## Begin DATASET

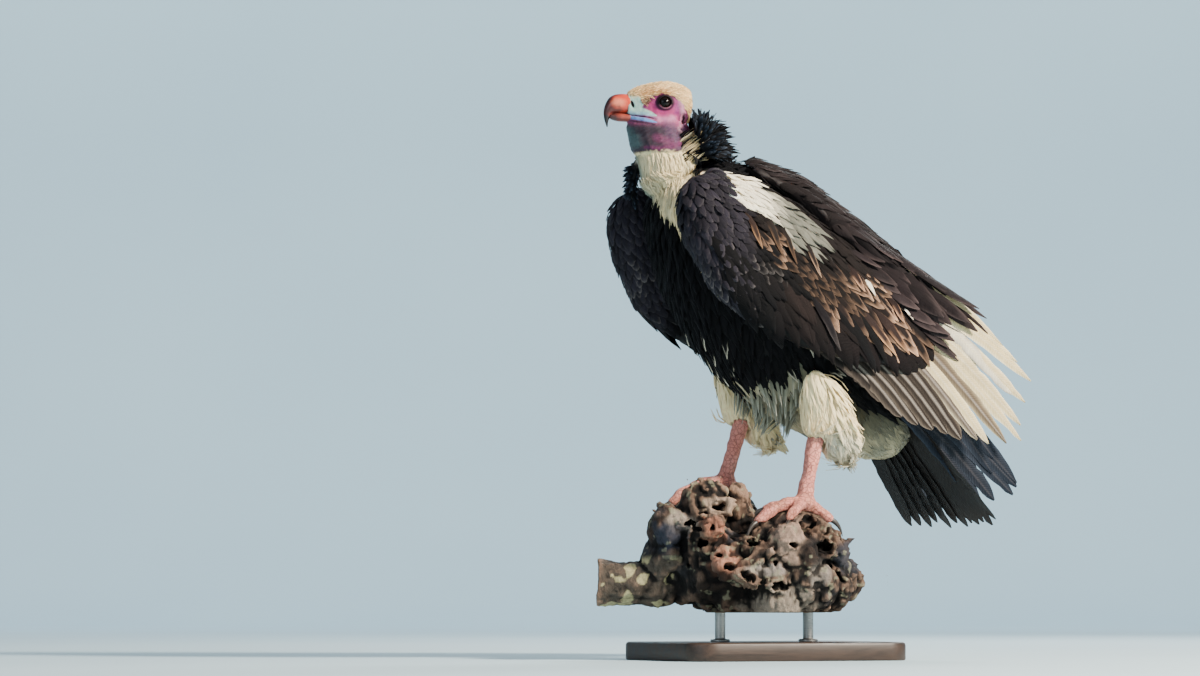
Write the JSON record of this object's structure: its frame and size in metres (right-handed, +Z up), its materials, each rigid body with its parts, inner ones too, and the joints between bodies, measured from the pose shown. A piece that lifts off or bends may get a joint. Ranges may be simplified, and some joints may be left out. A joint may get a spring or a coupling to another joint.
{
  "type": "white-headed vulture",
  "caption": "Life-size still model of a white-headed vulture, a large bird of prey, standing with folded wings and turned head on the knotted end of a dead branch, on a plain display stand.",
  "frame": {"origin": "centre of the stand's flat underside", "axes": "+Z up, the bird's body faces -Y, and the bird's left side is +X"},
  "size_m": [0.2986, 0.5871, 0.7605],
  "materials": {
    "feathers_black": "matt black-brown feathers",
    "feathers_brown": "matt dark brown feathers with paler edges",
    "feathers_white": "soft cream-white feathers and down",
    "head_skin": "bare wrinkled skin, pale on the crown, pink on the face",
    "bill": "orange-red horn, satin",
    "eye": "dark brown, polished",
    "leg_skin": "pink scaled skin",
    "claw": "black horn, satin",
    "perch_wood": "weathered, gnarled dead wood",
    "stand_board": "dark stained board, satin",
    "stand_metal": "brushed steel rod"
  },
  "bodies": {
    "root": {"bill_lower": "bill", "bill_upper": "bill", "claw_1_left": "claw", "claw_1_right": "claw", "claw_2_left": "claw", "claw_2_right": "claw", "claw_3_left": "claw", "claw_3_right": "claw", "claw_4_left": "claw", "claw_4_right": "claw", "eye_left": "eye", "eye_right": "eye", "foot_left": "leg_skin", "foot_right": "leg_skin", "head": "head_skin", "neck": "feathers_white", "perch": "perch_wood", "primaries_left": "feathers_black", "primaries_right": "feathers_black", "ruff": "feathers_black", "scapulars_left": "feathers_brown", "scapulars_right": "feathers_brown", "secondaries_left": "feathers_white", "secondaries_right": "feathers_white", "stand_base": "stand_board", "stand_rod_front": "stand_metal", "stand_rod_rear": "stand_metal", "tail": "feathers_black", "tarsus_left": "leg_skin", "tarsus_right": "leg_skin", "thigh_left": "feathers_white", "thigh_right": "feathers_white", "trunk": "feathers_black", "wing_coverts_left": "feathers_brown", "wing_coverts_right": "feathers_brown"}
  },
  "joints": []
}
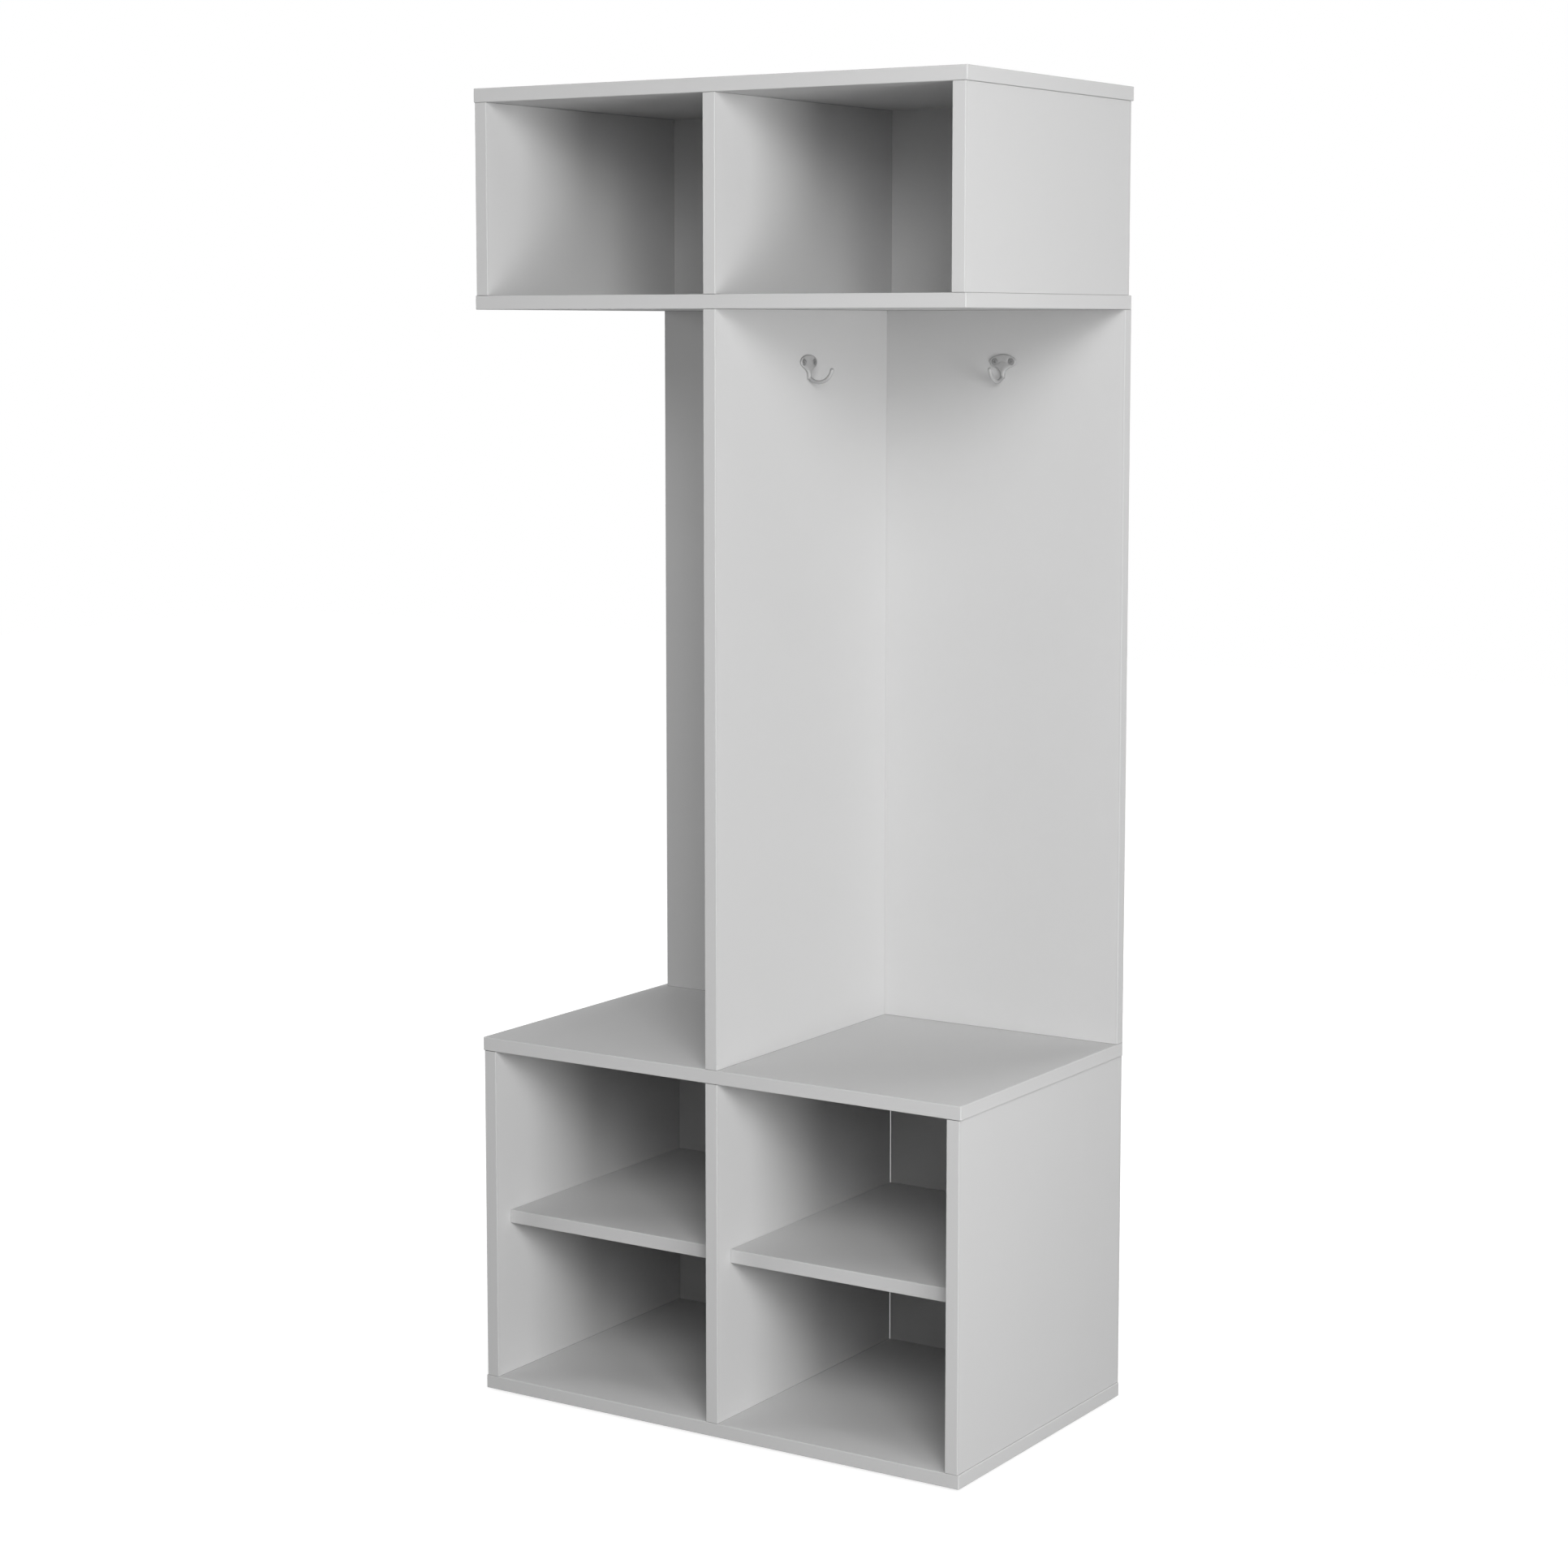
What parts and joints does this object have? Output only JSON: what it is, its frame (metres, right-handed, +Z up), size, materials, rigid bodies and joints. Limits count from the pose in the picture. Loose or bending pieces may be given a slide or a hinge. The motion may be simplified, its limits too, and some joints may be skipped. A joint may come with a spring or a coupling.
{
  "type": "hall tree with hooks",
  "caption": "Free-standing hall tree of edged board: a bench with open shoe compartments, a coat section with hooks on divider and back, and an open cupboard on top.",
  "frame": {"origin": "on the floor, under the middle of the outer size", "axes": "+Z up, +X to the right seen from the front, +Y from the open front to the back"},
  "size_m": [0.727, 0.43, 1.7186],
  "materials": {
    "board": "light grey melamine face with a fine pore, satin",
    "thin_back": "light grey lacquered hardboard, satin",
    "hook_metal": "satin nickel over a casting",
    "screw_steel": "bright zinc",
    "glide_plastic": "moulded grey plastic"
  },
  "bodies": {
    "cabinet": {"base_panel": "board", "lower_left_side": "board", "lower_divider": "board", "lower_right_side": "board", "seat_panel": "board", "lower_back_left": "thin_back", "lower_back_right": "thin_back", "tall_divider": "board", "coat_back_panel": "board", "cupboard_floor": "board", "upper_left_side": "board", "upper_divider": "board", "upper_right_side": "board", "top_panel": "board", "upper_back": "thin_back", "shelf_pin_left_bay_left_front": "screw_steel", "shelf_pin_left_bay_left_rear": "screw_steel", "shelf_pin_left_bay_right_front": "screw_steel", "shelf_pin_left_bay_right_rear": "screw_steel", "shelf_pin_right_bay_left_front": "screw_steel", "shelf_pin_right_bay_left_rear": "screw_steel", "shelf_pin_right_bay_right_front": "screw_steel", "shelf_pin_right_bay_right_rear": "screw_steel", "divider_hook_right": "hook_metal", "divider_hook_right_screw_a": "screw_steel", "divider_hook_right_screw_b": "screw_steel", "divider_hook_left": "hook_metal", "divider_hook_left_screw_a": "screw_steel", "divider_hook_left_screw_b": "screw_steel", "back_hook_right": "hook_metal", "back_hook_right_screw_a": "screw_steel", "back_hook_right_screw_b": "screw_steel", "back_hook_left": "hook_metal", "back_hook_left_screw_a": "screw_steel", "back_hook_left_screw_b": "screw_steel", "top_screw_left_front": "screw_steel", "top_screw_left_rear": "screw_steel", "top_screw_middle_front": "screw_steel", "top_screw_middle_rear": "screw_steel", "top_screw_right_front": "screw_steel", "top_screw_right_rear": "screw_steel", "base_screw_left_front": "screw_steel", "base_screw_left_rear": "screw_steel", "base_screw_middle_front": "screw_steel", "base_screw_middle_rear": "screw_steel", "base_screw_right_front": "screw_steel", "base_screw_right_rear": "screw_steel", "coat_back_screw_low": "screw_steel", "coat_back_screw_middle": "screw_steel", "coat_back_screw_high": "screw_steel", "glide_left_front": "glide_plastic", "glide_left_rear": "glide_plastic", "glide_middle_front": "glide_plastic", "glide_middle_rear": "glide_plastic", "glide_right_front": "glide_plastic", "glide_right_rear": "glide_plastic"},
    "left_shelf": {"left_shelf": "board"},
    "right_shelf": {"right_shelf": "board"}
  },
  "joints": [
    {"name": "left_shelf_slide", "type": "slide", "parent": "cabinet", "child": "left_shelf", "axis": [0, -1, 0], "range_m": [0, 0.45]},
    {"name": "right_shelf_slide", "type": "slide", "parent": "cabinet", "child": "right_shelf", "axis": [0, -1, 0], "range_m": [0, 0.45]}
  ]
}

## End DATASET

* OBJECTIVE *
Every record above should be output exactly.

* RESPONSE FOR THIS EXERCISE *
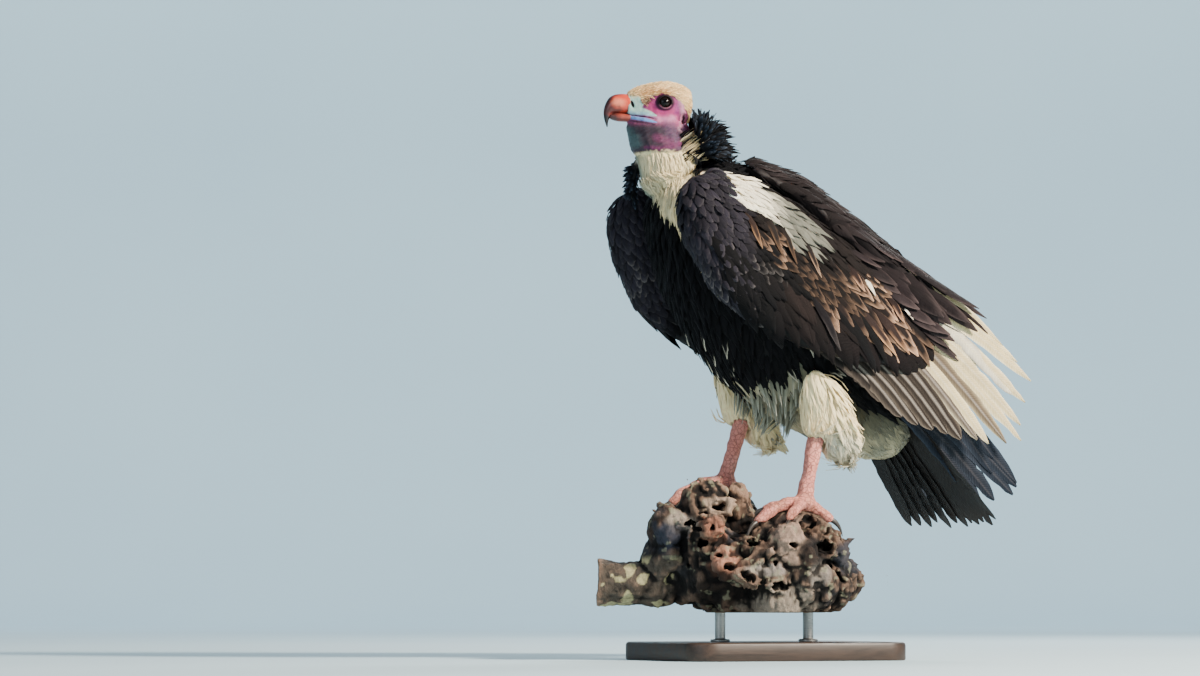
Write the JSON record of this object's structure: its frame and size in metres (right-handed, +Z up), its materials, each rigid body with its parts, inner ones too, and the joints between bodies, measured from the pose shown. A piece that lifts off or bends may get a joint. Ranges may be simplified, and some joints may be left out. A joint may get a spring or a coupling to another joint.
{
  "type": "white-headed vulture",
  "caption": "Life-size still model of a white-headed vulture, a large bird of prey, standing with folded wings and turned head on the knotted end of a dead branch, on a plain display stand.",
  "frame": {"origin": "centre of the stand's flat underside", "axes": "+Z up, the bird's body faces -Y, and the bird's left side is +X"},
  "size_m": [0.2986, 0.5871, 0.7605],
  "materials": {
    "feathers_black": "matt black-brown feathers",
    "feathers_brown": "matt dark brown feathers with paler edges",
    "feathers_white": "soft cream-white feathers and down",
    "head_skin": "bare wrinkled skin, pale on the crown, pink on the face",
    "bill": "orange-red horn, satin",
    "eye": "dark brown, polished",
    "leg_skin": "pink scaled skin",
    "claw": "black horn, satin",
    "perch_wood": "weathered, gnarled dead wood",
    "stand_board": "dark stained board, satin",
    "stand_metal": "brushed steel rod"
  },
  "bodies": {
    "root": {"bill_lower": "bill", "bill_upper": "bill", "claw_1_left": "claw", "claw_1_right": "claw", "claw_2_left": "claw", "claw_2_right": "claw", "claw_3_left": "claw", "claw_3_right": "claw", "claw_4_left": "claw", "claw_4_right": "claw", "eye_left": "eye", "eye_right": "eye", "foot_left": "leg_skin", "foot_right": "leg_skin", "head": "head_skin", "neck": "feathers_white", "perch": "perch_wood", "primaries_left": "feathers_black", "primaries_right": "feathers_black", "ruff": "feathers_black", "scapulars_left": "feathers_brown", "scapulars_right": "feathers_brown", "secondaries_left": "feathers_white", "secondaries_right": "feathers_white", "stand_base": "stand_board", "stand_rod_front": "stand_metal", "stand_rod_rear": "stand_metal", "tail": "feathers_black", "tarsus_left": "leg_skin", "tarsus_right": "leg_skin", "thigh_left": "feathers_white", "thigh_right": "feathers_white", "trunk": "feathers_black", "wing_coverts_left": "feathers_brown", "wing_coverts_right": "feathers_brown"}
  },
  "joints": []
}
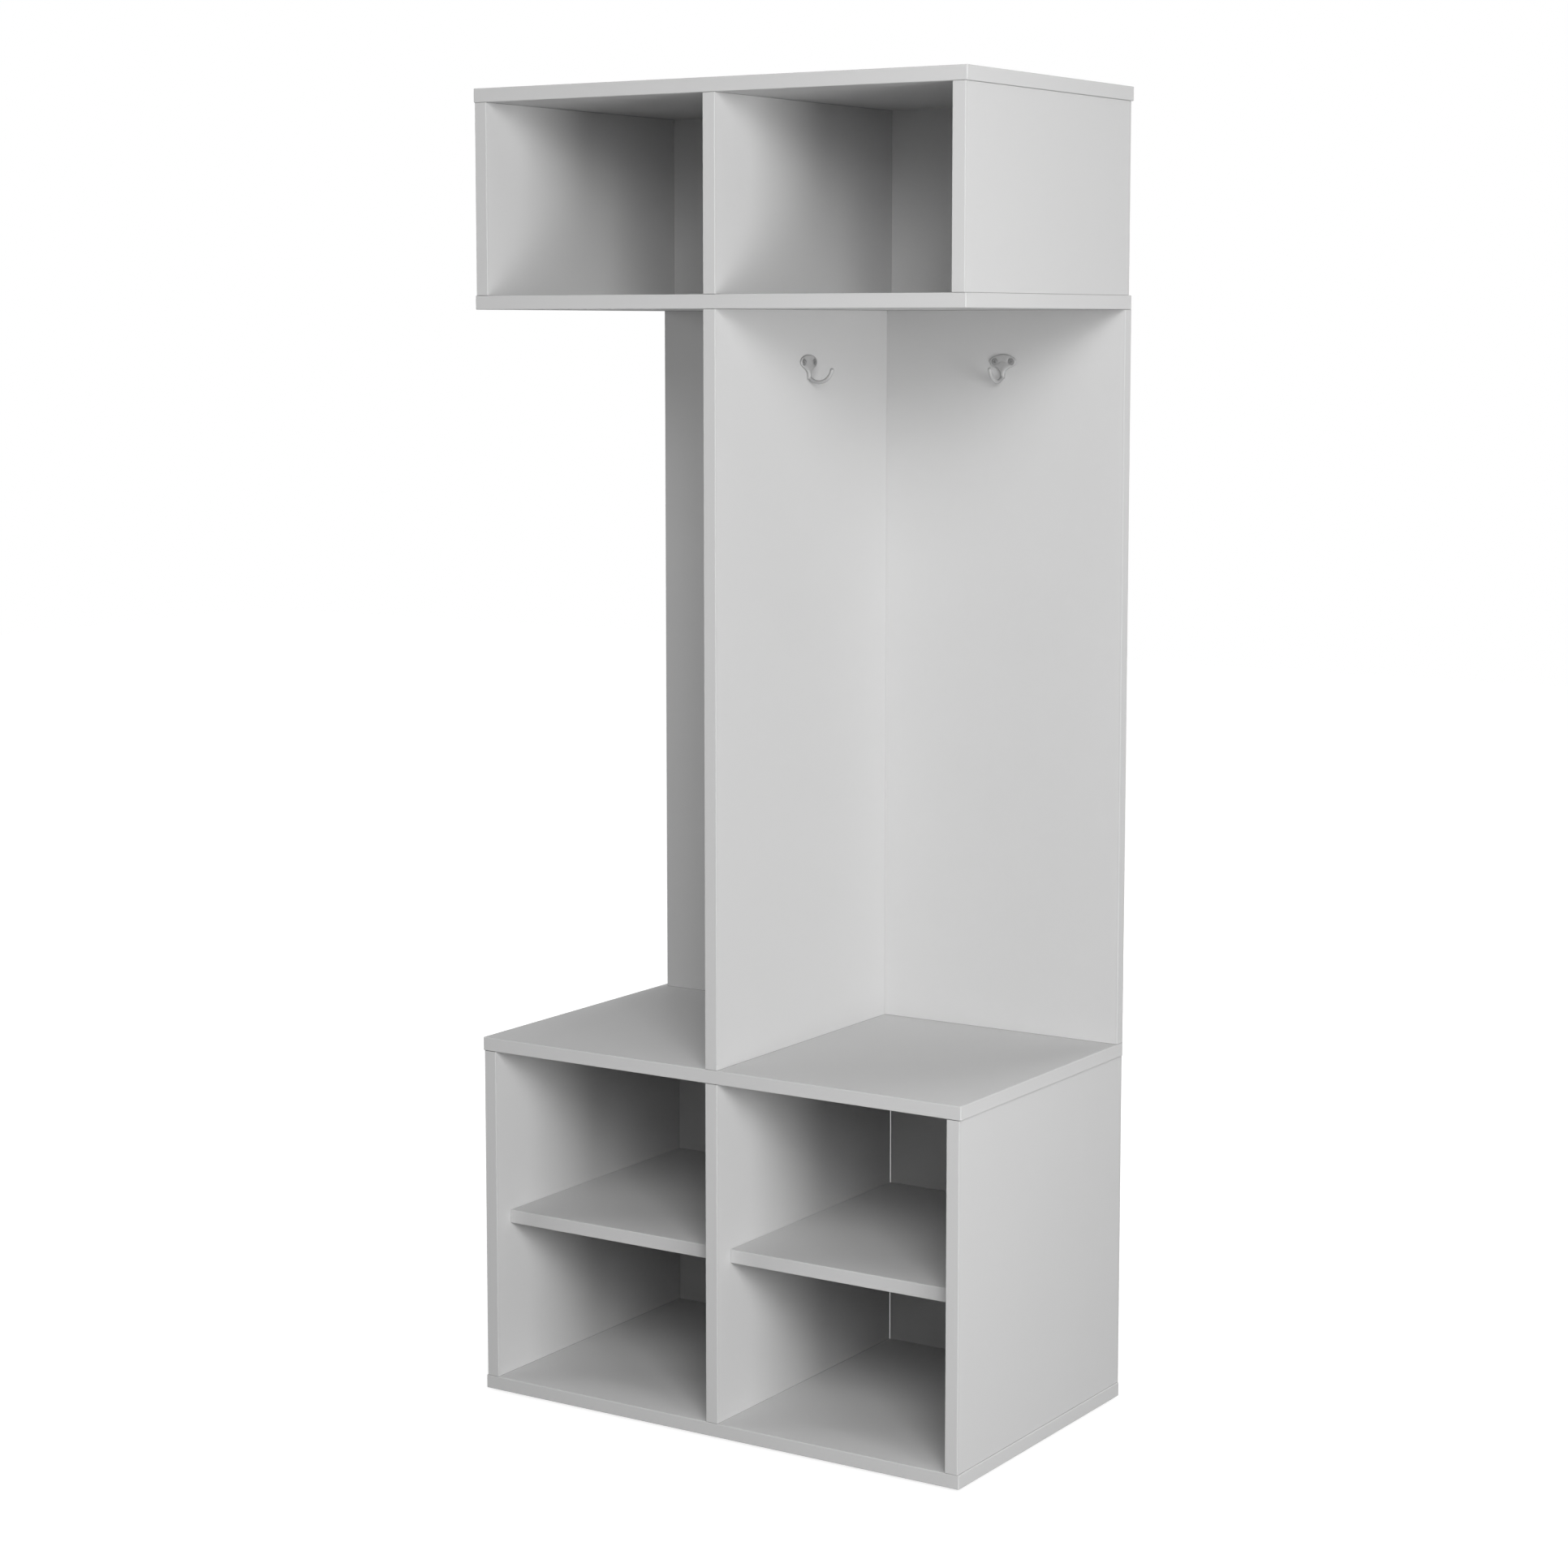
What parts and joints does this object have? Output only JSON: what it is, its frame (metres, right-handed, +Z up), size, materials, rigid bodies and joints. Limits count from the pose in the picture. Loose or bending pieces may be given a slide or a hinge. The motion may be simplified, its limits too, and some joints may be skipped. A joint may come with a spring or a coupling.
{
  "type": "hall tree with hooks",
  "caption": "Free-standing hall tree of edged board: a bench with open shoe compartments, a coat section with hooks on divider and back, and an open cupboard on top.",
  "frame": {"origin": "on the floor, under the middle of the outer size", "axes": "+Z up, +X to the right seen from the front, +Y from the open front to the back"},
  "size_m": [0.727, 0.43, 1.7186],
  "materials": {
    "board": "light grey melamine face with a fine pore, satin",
    "thin_back": "light grey lacquered hardboard, satin",
    "hook_metal": "satin nickel over a casting",
    "screw_steel": "bright zinc",
    "glide_plastic": "moulded grey plastic"
  },
  "bodies": {
    "cabinet": {"base_panel": "board", "lower_left_side": "board", "lower_divider": "board", "lower_right_side": "board", "seat_panel": "board", "lower_back_left": "thin_back", "lower_back_right": "thin_back", "tall_divider": "board", "coat_back_panel": "board", "cupboard_floor": "board", "upper_left_side": "board", "upper_divider": "board", "upper_right_side": "board", "top_panel": "board", "upper_back": "thin_back", "shelf_pin_left_bay_left_front": "screw_steel", "shelf_pin_left_bay_left_rear": "screw_steel", "shelf_pin_left_bay_right_front": "screw_steel", "shelf_pin_left_bay_right_rear": "screw_steel", "shelf_pin_right_bay_left_front": "screw_steel", "shelf_pin_right_bay_left_rear": "screw_steel", "shelf_pin_right_bay_right_front": "screw_steel", "shelf_pin_right_bay_right_rear": "screw_steel", "divider_hook_right": "hook_metal", "divider_hook_right_screw_a": "screw_steel", "divider_hook_right_screw_b": "screw_steel", "divider_hook_left": "hook_metal", "divider_hook_left_screw_a": "screw_steel", "divider_hook_left_screw_b": "screw_steel", "back_hook_right": "hook_metal", "back_hook_right_screw_a": "screw_steel", "back_hook_right_screw_b": "screw_steel", "back_hook_left": "hook_metal", "back_hook_left_screw_a": "screw_steel", "back_hook_left_screw_b": "screw_steel", "top_screw_left_front": "screw_steel", "top_screw_left_rear": "screw_steel", "top_screw_middle_front": "screw_steel", "top_screw_middle_rear": "screw_steel", "top_screw_right_front": "screw_steel", "top_screw_right_rear": "screw_steel", "base_screw_left_front": "screw_steel", "base_screw_left_rear": "screw_steel", "base_screw_middle_front": "screw_steel", "base_screw_middle_rear": "screw_steel", "base_screw_right_front": "screw_steel", "base_screw_right_rear": "screw_steel", "coat_back_screw_low": "screw_steel", "coat_back_screw_middle": "screw_steel", "coat_back_screw_high": "screw_steel", "glide_left_front": "glide_plastic", "glide_left_rear": "glide_plastic", "glide_middle_front": "glide_plastic", "glide_middle_rear": "glide_plastic", "glide_right_front": "glide_plastic", "glide_right_rear": "glide_plastic"},
    "left_shelf": {"left_shelf": "board"},
    "right_shelf": {"right_shelf": "board"}
  },
  "joints": [
    {"name": "left_shelf_slide", "type": "slide", "parent": "cabinet", "child": "left_shelf", "axis": [0, -1, 0], "range_m": [0, 0.45]},
    {"name": "right_shelf_slide", "type": "slide", "parent": "cabinet", "child": "right_shelf", "axis": [0, -1, 0], "range_m": [0, 0.45]}
  ]
}